3D code data:
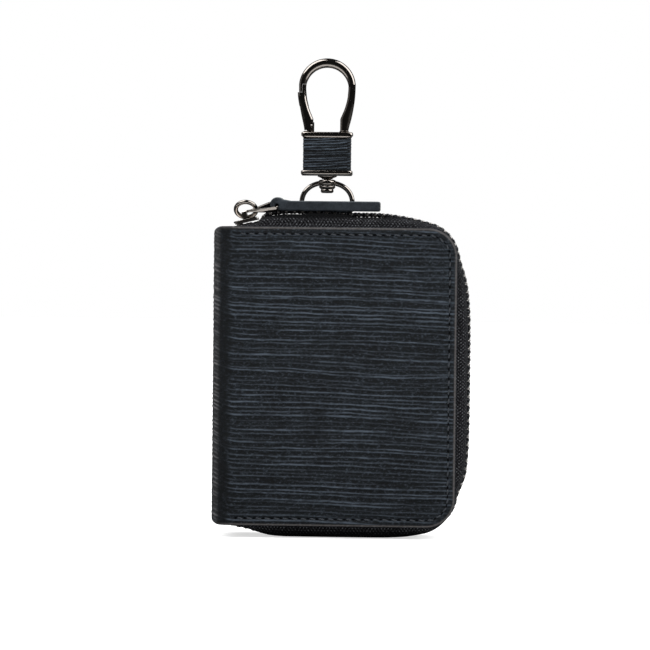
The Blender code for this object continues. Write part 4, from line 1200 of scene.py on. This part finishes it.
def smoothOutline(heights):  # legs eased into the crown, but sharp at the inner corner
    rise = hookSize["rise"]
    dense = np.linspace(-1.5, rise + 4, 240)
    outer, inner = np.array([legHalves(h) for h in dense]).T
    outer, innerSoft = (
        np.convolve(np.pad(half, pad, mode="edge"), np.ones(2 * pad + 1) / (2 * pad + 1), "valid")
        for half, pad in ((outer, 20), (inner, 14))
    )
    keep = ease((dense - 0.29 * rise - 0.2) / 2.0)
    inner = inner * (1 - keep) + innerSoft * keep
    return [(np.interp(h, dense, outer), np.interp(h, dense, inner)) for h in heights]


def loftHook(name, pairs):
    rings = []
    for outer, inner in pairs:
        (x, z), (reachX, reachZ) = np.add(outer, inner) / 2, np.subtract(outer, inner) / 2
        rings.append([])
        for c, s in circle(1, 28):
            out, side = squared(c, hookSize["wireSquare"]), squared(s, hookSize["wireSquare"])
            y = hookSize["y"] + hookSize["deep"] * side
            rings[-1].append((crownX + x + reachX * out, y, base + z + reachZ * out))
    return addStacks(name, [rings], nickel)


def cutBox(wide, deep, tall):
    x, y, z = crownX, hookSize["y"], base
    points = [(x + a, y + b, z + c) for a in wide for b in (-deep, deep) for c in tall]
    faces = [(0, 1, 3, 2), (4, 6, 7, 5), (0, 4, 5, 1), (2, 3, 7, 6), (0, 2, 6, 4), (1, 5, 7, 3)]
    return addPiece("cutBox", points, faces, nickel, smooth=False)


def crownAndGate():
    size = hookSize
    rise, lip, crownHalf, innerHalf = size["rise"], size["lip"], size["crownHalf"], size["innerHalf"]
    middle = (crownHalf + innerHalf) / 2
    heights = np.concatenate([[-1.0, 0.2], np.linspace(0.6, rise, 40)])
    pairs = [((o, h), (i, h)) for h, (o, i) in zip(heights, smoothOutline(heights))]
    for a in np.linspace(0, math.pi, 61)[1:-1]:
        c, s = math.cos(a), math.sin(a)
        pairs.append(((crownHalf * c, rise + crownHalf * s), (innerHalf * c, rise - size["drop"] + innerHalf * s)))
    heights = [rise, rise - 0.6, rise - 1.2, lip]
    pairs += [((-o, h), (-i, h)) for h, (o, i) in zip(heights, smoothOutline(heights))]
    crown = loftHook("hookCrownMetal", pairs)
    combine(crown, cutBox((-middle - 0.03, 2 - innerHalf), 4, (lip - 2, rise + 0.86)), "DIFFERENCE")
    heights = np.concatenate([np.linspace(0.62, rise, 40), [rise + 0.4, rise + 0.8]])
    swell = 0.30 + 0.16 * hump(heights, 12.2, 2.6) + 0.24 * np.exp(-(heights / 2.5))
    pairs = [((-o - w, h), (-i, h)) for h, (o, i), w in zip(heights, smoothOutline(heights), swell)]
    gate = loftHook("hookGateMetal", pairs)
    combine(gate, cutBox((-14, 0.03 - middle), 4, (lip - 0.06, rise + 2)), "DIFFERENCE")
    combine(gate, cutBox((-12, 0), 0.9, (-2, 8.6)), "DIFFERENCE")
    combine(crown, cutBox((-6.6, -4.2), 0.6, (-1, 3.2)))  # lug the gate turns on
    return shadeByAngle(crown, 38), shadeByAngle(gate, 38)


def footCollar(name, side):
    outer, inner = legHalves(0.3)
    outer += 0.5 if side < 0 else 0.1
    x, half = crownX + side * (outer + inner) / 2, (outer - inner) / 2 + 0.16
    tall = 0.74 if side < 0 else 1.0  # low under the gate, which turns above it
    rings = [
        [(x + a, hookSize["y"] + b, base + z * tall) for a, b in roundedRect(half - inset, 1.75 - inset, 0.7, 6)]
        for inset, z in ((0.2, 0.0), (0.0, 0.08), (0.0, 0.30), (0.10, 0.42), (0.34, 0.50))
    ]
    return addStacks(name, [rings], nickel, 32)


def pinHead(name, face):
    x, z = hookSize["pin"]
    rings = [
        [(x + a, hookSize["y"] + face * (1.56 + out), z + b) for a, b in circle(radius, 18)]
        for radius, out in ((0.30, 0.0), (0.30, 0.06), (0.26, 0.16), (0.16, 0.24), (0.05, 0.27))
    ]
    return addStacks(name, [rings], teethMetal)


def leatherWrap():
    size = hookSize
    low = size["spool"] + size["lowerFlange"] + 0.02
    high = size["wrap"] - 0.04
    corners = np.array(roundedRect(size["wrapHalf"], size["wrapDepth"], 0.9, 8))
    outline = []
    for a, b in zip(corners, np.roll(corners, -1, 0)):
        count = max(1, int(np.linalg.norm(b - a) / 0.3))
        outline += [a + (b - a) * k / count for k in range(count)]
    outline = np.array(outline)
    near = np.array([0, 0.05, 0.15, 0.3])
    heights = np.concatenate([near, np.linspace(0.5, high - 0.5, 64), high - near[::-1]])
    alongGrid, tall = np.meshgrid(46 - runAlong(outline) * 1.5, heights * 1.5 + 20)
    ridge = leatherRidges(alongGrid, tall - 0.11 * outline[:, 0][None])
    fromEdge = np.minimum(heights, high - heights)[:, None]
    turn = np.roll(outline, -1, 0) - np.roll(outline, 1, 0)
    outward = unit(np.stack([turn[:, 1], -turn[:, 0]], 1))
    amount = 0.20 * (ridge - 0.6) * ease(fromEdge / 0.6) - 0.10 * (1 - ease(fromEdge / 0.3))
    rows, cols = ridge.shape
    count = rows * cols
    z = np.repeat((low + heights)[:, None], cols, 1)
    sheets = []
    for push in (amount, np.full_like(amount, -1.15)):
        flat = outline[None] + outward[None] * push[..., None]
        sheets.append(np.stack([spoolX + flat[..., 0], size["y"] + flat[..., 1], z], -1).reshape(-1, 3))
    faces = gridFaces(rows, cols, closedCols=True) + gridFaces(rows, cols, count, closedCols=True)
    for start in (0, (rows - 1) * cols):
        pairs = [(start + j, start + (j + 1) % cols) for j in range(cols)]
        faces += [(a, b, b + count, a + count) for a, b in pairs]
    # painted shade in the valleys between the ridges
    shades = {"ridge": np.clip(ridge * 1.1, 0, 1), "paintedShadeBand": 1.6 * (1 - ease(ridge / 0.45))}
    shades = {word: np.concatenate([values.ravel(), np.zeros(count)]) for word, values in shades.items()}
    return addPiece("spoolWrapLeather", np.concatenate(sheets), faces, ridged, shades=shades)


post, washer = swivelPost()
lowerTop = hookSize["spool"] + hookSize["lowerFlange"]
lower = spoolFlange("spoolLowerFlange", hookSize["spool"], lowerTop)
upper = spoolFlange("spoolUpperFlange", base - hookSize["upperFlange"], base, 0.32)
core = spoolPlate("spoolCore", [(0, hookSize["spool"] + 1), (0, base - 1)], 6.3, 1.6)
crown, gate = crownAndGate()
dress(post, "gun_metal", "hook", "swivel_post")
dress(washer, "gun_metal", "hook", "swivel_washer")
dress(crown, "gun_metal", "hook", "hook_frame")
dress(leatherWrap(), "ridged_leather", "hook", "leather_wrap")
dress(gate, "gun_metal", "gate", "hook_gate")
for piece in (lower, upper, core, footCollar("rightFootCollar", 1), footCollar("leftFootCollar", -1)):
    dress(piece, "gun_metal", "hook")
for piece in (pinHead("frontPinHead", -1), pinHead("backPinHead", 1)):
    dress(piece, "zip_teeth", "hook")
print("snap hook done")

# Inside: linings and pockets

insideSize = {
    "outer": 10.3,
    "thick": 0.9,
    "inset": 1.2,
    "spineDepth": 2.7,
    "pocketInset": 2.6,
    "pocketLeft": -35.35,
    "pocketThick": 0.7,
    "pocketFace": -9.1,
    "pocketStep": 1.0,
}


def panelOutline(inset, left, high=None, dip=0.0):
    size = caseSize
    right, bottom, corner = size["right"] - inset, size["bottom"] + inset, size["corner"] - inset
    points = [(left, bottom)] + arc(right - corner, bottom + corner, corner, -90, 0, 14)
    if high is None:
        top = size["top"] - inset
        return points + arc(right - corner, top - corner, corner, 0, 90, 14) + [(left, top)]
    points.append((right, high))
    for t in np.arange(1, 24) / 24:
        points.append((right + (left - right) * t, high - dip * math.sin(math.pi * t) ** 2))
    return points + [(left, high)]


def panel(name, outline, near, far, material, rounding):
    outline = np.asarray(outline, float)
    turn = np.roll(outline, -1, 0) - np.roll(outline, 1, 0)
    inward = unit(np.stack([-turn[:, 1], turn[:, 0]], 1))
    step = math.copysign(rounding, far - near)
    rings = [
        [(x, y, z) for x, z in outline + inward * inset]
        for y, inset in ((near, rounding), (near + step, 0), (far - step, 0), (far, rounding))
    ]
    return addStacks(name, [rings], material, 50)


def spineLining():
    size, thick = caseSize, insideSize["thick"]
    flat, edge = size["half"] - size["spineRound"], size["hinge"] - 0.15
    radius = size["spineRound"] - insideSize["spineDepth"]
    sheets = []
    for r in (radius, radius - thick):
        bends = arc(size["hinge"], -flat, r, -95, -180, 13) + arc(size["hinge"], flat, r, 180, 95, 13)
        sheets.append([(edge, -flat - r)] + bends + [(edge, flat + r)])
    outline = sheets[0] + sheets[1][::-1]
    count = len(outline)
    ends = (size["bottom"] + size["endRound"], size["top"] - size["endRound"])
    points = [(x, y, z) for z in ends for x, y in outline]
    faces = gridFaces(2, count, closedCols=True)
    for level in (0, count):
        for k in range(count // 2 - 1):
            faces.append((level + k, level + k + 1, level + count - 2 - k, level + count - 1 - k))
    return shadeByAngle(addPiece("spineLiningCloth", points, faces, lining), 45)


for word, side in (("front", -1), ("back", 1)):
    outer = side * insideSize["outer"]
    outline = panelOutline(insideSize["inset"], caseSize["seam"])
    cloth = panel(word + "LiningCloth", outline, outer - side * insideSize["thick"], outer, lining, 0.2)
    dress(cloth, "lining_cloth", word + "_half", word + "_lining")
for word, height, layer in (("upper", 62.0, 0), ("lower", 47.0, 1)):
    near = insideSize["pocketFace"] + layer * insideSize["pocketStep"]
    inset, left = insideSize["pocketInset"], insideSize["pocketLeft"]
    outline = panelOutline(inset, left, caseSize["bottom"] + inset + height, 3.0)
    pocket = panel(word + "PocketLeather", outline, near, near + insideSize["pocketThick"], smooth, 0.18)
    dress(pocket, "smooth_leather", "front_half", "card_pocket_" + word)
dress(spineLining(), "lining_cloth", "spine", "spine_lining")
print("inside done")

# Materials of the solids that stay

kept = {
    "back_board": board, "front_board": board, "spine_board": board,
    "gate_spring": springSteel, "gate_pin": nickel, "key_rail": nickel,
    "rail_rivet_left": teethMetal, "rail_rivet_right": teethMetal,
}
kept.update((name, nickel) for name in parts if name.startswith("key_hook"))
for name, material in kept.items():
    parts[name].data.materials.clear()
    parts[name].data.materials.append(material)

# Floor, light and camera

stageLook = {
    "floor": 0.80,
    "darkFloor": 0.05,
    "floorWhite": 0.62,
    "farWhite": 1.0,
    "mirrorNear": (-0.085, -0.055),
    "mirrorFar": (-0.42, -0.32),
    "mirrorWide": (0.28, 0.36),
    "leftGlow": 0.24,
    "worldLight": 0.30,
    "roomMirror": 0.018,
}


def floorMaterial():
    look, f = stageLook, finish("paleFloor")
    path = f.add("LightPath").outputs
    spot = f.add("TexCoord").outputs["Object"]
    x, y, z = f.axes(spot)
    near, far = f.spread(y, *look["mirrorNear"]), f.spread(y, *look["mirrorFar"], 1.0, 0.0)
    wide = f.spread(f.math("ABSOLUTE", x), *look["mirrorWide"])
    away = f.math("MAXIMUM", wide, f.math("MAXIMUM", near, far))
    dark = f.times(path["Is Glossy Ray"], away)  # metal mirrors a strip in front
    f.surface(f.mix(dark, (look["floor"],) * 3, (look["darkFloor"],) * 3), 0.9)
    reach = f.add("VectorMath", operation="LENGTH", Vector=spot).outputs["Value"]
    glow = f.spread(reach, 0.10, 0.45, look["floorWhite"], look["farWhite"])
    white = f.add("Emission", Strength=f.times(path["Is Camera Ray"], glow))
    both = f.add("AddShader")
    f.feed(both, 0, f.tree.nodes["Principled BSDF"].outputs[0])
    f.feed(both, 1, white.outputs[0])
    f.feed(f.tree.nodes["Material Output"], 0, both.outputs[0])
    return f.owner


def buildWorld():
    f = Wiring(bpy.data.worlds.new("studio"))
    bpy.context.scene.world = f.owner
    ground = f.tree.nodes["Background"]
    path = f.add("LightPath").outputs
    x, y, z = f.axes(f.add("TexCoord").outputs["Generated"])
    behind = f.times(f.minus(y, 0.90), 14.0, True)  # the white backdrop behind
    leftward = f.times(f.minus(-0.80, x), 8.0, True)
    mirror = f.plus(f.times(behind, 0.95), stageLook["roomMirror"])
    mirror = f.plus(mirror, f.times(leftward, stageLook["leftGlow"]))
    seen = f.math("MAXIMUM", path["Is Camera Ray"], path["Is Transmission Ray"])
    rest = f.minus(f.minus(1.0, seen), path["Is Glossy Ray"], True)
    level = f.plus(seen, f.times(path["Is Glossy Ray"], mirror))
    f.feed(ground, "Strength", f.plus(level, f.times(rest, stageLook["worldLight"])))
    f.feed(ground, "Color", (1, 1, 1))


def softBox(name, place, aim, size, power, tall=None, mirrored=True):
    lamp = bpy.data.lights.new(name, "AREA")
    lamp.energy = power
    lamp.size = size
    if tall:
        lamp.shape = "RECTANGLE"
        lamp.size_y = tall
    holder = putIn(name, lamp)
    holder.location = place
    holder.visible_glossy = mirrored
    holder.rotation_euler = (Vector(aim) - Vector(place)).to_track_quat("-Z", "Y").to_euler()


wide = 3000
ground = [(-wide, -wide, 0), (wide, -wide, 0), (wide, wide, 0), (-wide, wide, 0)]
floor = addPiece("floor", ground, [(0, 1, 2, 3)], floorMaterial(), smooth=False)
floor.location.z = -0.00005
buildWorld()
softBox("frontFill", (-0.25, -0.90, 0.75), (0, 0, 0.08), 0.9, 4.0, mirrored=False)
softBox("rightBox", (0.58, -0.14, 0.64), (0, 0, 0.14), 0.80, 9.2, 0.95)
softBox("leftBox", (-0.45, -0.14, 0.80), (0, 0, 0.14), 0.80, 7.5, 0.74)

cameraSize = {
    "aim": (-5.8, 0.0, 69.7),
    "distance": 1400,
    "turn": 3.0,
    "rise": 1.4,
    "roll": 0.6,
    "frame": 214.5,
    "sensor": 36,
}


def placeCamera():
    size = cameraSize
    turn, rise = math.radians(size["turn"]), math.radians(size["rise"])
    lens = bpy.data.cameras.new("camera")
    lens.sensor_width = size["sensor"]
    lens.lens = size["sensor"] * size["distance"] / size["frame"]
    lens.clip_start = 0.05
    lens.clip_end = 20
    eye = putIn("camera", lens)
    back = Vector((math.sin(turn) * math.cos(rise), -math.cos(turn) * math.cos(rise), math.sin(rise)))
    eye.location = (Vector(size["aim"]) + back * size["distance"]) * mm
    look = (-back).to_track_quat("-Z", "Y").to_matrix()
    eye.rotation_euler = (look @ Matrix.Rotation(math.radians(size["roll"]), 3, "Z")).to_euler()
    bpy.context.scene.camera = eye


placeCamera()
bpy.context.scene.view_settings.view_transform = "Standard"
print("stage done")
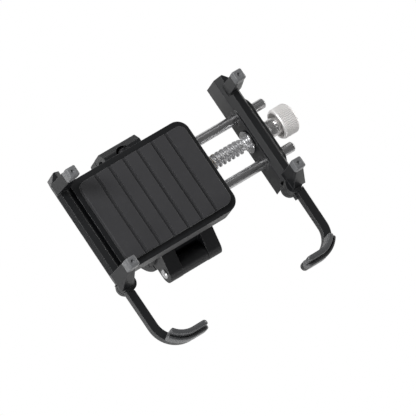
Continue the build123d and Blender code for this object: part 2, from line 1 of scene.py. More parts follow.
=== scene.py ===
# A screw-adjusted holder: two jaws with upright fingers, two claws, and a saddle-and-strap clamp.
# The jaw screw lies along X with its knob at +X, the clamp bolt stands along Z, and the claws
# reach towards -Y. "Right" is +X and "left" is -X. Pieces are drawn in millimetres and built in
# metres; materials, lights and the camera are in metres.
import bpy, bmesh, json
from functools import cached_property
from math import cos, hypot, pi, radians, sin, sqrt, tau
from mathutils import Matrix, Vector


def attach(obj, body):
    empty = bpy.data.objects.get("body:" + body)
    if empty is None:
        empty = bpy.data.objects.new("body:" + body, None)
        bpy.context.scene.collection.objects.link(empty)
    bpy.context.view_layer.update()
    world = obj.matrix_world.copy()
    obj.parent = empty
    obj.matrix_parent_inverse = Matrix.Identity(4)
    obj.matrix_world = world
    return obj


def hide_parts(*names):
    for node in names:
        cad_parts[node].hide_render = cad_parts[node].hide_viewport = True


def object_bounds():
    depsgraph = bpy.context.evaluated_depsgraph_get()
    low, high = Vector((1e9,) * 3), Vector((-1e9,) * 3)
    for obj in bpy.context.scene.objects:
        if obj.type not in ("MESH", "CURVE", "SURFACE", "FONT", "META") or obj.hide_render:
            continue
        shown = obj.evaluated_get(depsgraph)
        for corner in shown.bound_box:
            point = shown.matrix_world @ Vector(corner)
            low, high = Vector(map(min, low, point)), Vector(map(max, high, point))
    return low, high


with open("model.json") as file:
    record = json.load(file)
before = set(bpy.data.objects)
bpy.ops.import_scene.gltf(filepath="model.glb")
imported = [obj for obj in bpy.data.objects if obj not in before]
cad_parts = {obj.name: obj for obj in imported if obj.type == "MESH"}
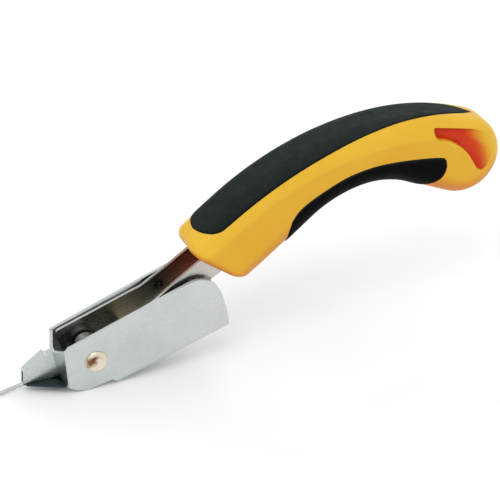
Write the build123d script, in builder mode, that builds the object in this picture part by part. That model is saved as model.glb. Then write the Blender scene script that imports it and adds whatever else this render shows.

▶ [REQUEST]:
From the line containing "for corner in" to the last line of the material, please quote every line exactly and only those.

▶ [FINISHED EXERCISE]:
        for corner in shown.bound_box:
            point = shown.matrix_world @ Vector(corner)
            low, high = Vector(map(min, low, point)), Vector(map(max, high, point))
    return low, high


with open("model.json") as file:
    record = json.load(file)
before = set(bpy.data.objects)
bpy.ops.import_scene.gltf(filepath="model.glb")
imported = [obj for obj in bpy.data.objects if obj not in before]
cad_parts = {obj.name: obj for obj in imported if obj.type == "MESH"}
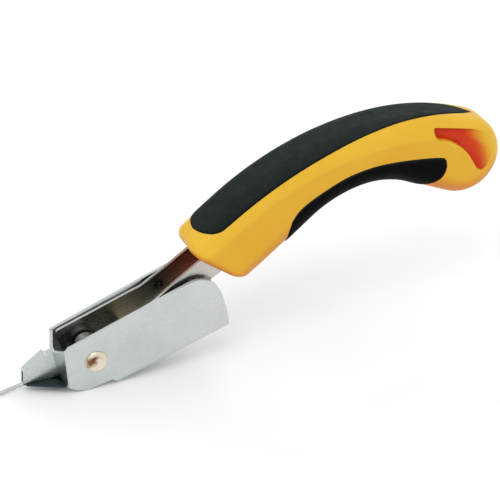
Write the build123d script, in builder mode, that builds the object in this picture part by part. That model is saved as model.glb. Then write the Blender scene script that imports it and adds whatever else this render shows.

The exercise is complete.